Even though the national spotlight shined bright early on for Gales, spotlight that included cover stories galore for guitar magazines worldwide (Gales was lumped in with the then-saturated “shred” set), he made the rounds on the talent show circuit well before his debut record.
“I played like three times a year,” Gales says of his pre-record deal days.” I got noticed in a battle of the bands contest. I was 15 and this guy says, ‘Win, lose, or draw, I want to work with you guys.’ So that led to a production deal, a demo of four songs, and we shopped that and that generated 13 or 14 record labels that wanted it. We narrowed it down between Elektra and a couple other record labels. We ended up doing the Elektra thing and uh… and going through the motions.”
While Gales’ major label experience was not quite as rough as the stories some artists have, he made up his mind after the first record that he would, from then on, pursue things a little differently.
“I decided to say, ‘I’m gonna let the record industry come to me,’ you know what I mean?” Gales explains. “I’m gonna do what I do, what I was born to do originally. I’m not gonna chase after it. If it happens, it’s going to come to me. And, if it happens, I’m going to feel more grateful about it. You have to go out and chase your goal. Yeah, that’s cool, but you know, I gotta do what I gotta do. Which is music is my thing, and it’s the top of my chain.”
And about that spotlight shining so bright at such a young age? Gales has no regrets about how it all went down and, seemingly, wouldn’t have done anything differently. During that early 1990s era, continuing up until the present, he’s had the opportunity to share stages with many of his heroes and expresses wishes to play with such contemporary guitar greats as John Mayer when asked who he has yet to play with.
“Man, it was amazing,” Gales says of the exposure at a young age. “I might not have been aware of everything that was before me at the time, because I was taking it in stride as much as I could. But, believe it or not, I was overwhelmingly happy. I was happy, but I still stayed as focused on my craft as I could. I’m fortunate to be here still, even after all my experiences. 20-some years later, it’s still an amazing thing for me. If I passed away today, I could say that I’ve done some things that a lot of people can’t say they’ve done.”

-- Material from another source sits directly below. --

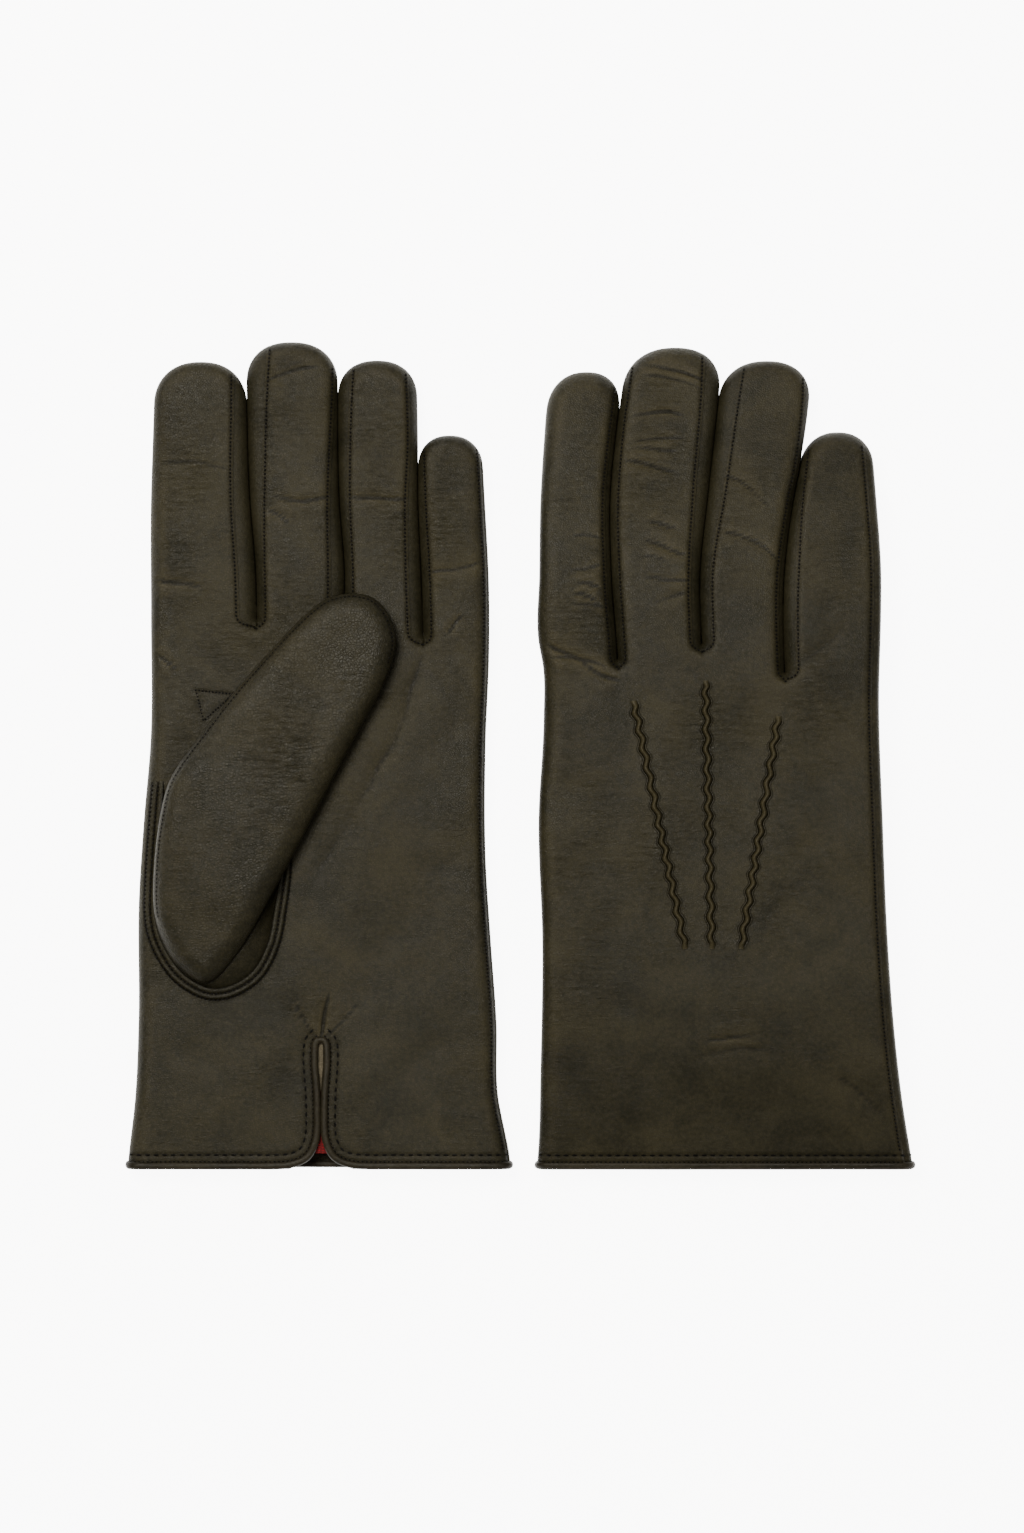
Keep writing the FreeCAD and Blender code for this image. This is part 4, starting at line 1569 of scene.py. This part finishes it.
@dataclass
class Thumb:
    """The thumb, its gusset, the lapped seam that they are sewn into, and the quirk beside it.

    Attributes:
        glove: the glove.
        left: its outline's left side, from its base to its tip.
        right: its outline's right side.
        hole: the outer row of the seam round its base.
        height: half its height.
        middle: how high its middle is above the hand's, from its base to its tip.
        edge: how far in from its outline it is rounded.
        band: the width of the lapped band of palm leather.
        rows: how far inside the hole's outer row of stitches each of its rows lies.
        count: how many points each side of the outline has.
        inner: how far inside the leather's face the lining lies.
    """

    glove: Glove
    left: tuple[tuple[float, float], ...] = (
        (-38.5, 57.5), (-44.2, 64), (-48.6, 76), (-48.6, 92), (-46.4, 108), (-43, 118), (-34, 130.5), (-24.7, 142.4),
        (-14, 154.5), (-6, 163), (0.5, 168.6), (5.5, 170.9), (11.0, 171.6))
    right: tuple[tuple[float, float], ...] = (
        (-38.5, 57.5), (-35, 55.6), (-31.5, 56.2), (-27, 60.5), (-19.6, 71), (-8.2, 92), (5.9, 119), (14, 134),
        (18.9, 143), (22.3, 152), (23.2, 158), (21.0, 165), (16.5, 170), (11.0, 171.6))
    hole: tuple[tuple[float, float], ...] = (
        (-49.6, 116), (-51.5, 104), (-52.4, 90), (-52.0, 76.6), (-50.2, 67.5), (-45.2, 58.5), (-38.8, 53), (-31.8, 50.5),
        (-24, 52), (-16.6, 57.4), (-11.8, 66.7), (-9.6, 78), (-8.4, 87.4), (-8.2, 98))
    height: float = 5.0
    edge: float = 6.5
    band: float = 3.5
    rows: tuple[float, float] = (0.0, 1.8)
    count: int = 500
    inner: float = 1.1
    middle: Line = Line(((0, 7.4), (0.1, 8.6), (0.25, 10.4), (0.4, 10.9), (1.0, 10.9)))

    @cached_property
    def sides(self) -> tuple[np.ndarray, np.ndarray]:
        """The two sides of the outline as evenly spaced points, as many on each."""
        return spread(spline(self.left, 0.25), self.count), spread(spline(self.right, 0.25), self.count)

    @cached_property
    def tree(self) -> KDTree:
        """The outline's points, for distances from it."""
        return tree_of(np.vstack(self.sides))

    @cached_property
    def hole_path(self) -> np.ndarray:
        """The outer row of the seam round its base, kept on the palm's face."""
        side = self.glove.form.left
        return spline([(max(x, float(side.at(y)) + 1.9), y) for x, y in self.hole], 0.3)

    def lift(self, y: np.ndarray) -> np.ndarray:
        """How high the thumb's middle is above the hand's at y."""
        return self.middle.at(np.clip((np.asarray(y, float) - 55) / 116, 0, 1))

    def shell(self, upper: int, inset: float = 0.0) -> bmesh.types.BMesh:
        """One face of the thumb.

        Args:
            upper: 1 for the face away from the palm, -1 for the one on it.
            inset: how far inside the leather's face it lies, in millimetres.

        Returns:
            Its sheet.
        """
        left, right = self.sides
        seed = self.glove.form.seed

        def place(u: np.ndarray, v: np.ndarray) -> np.ndarray:
            """The face's points."""
            i = np.rint(v * (self.count - 1)).astype(int)
            at = left[i] + (right[i] - left[i]) * u[:, None]
            x, y = at[:, 0], at[:, 1]
            inside = distances(self.tree, x, y)
            inside = np.where((u <= 0) | (u >= 1) | (v <= 0) | (v >= 1), 0.0, inside)
            away = self.seam_away(x, y)
            soft = 0.5 * ripple(x, y, 19.0, seed + 30) + 0.2 * ripple(x, y, 7.0, seed + 31)
            groove = 0.34 * np.exp(-((away / 0.55) ** 2)) if upper > 0 else 0.0
            z = (self.height * round_in(inside / self.edge) + (soft - groove) * smooth(inside / 3.0)) - inset
            return np.column_stack([x, y, self.lift(y) + upper * np.maximum(z, 0.0)])

        t = np.linspace(0, 1, 150)
        rows = (1 - np.cos(math.pi * t)) / 2
        return face_out(new_sheet(shares(40, 0.75), rows, place), lambda _: Vector((0, 0, upper)))

    @cached_property
    def seam(self) -> np.ndarray:
        """The thumb's own seam, inside its left side and round its tip."""
        left, right = self.sides
        edge = np.vstack([left[70:], right[:400:-1]])
        return resample(beside(edge, -1.15)[3:-3], 0.3)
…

Most recently, Gales has been spending time as part of the “supergroup” Pinnick, Gales, Pridgen, also featuring King’s X frontman Dug Pinnick and ex-Mars Volta drummer Thomas Pridgen. The trio has just released their second album, titled “PGP2.”
“I have known Dug for a while,” says Gales. “The first band I opened up for when I first came out was King’s X, so for me to be able to do this project with him is amazing. To be honest with you, this music takes my breath away. Thomas [Pridgen], I have known for six or seven years. He played on some of my solo albums. We got together and did this project and it was just wild. I didn’t expect it to be as major as it is. It is like when you go to open up a Christmas present and you don’t know what it is and it ends up being something amazing. That is really what this band is like.”
Gales can’t express enough optimism about the project, which is an amalgam of each other’s influences – there’s heavy rock, a little funk, some sweet Southern soul, and a whole lot of passionate musicianship thrown into the mix with Pinnick/Gales/Pridgen.
“I have to say that some of the most amazing stuff that I’ve done in my life came out on this record,” Gales points out. “It tapped into quite a few interesting worlds. I tapped into the Jeff Beck world, the Jimi Hendrix world, the Eric Johnson world, the John McLaughlin world. … There is some bizarre stuff. It is not me just trying to play some other folks’ stuff. I was very proud of that. There are a lot of critics out there and I have not seen anyone say, ‘This is a great rendition of someone trying to play like Jeff Beck.’ It really sounds authentic. For me, I’m enjoying every bit of it. We have high aspirations of taking this out on the road.”
For his appearance at Briggs Farm, Gales will have his trio in tow, consisting of himself on guitar, Orlando Thompson on bass, and drummer Nick Hayes. The Eric Gales Trio releases “Ghost Notes” late last year, which, incidentally, is Gales’ first all-instrumental album. He says that the instrumental format also allowed him to, in a sense, spiritually connect with the music.
“I’ve never done that before, record an all-instrumental album, and I thought it would be interesting,” says Gales. It turned out great. In the process of recording the album, different memories began to surface that made it that much more special: listening to Robert Randolph, Eric Johnson, my deceased brother Little Jimmy King, and my grandfather. Also, I didn’t have to worry about any vocals, and just a different approach of the guitar being the main carrier of the melody. But again, I’m always looking for new, modern sounds and different ways of recording.”
When asked about what drives him, Gales closes with a reflection that echoes the very core of the blues itself in the tenacity, spirit, and uplifting feeling that comes from the music, and perhaps more importantly, the artists who play it.
“Practice every day, and try to let nothing stop you,” he begins. “There are definitely some discouragements in this world, but you have to keep pursuing.”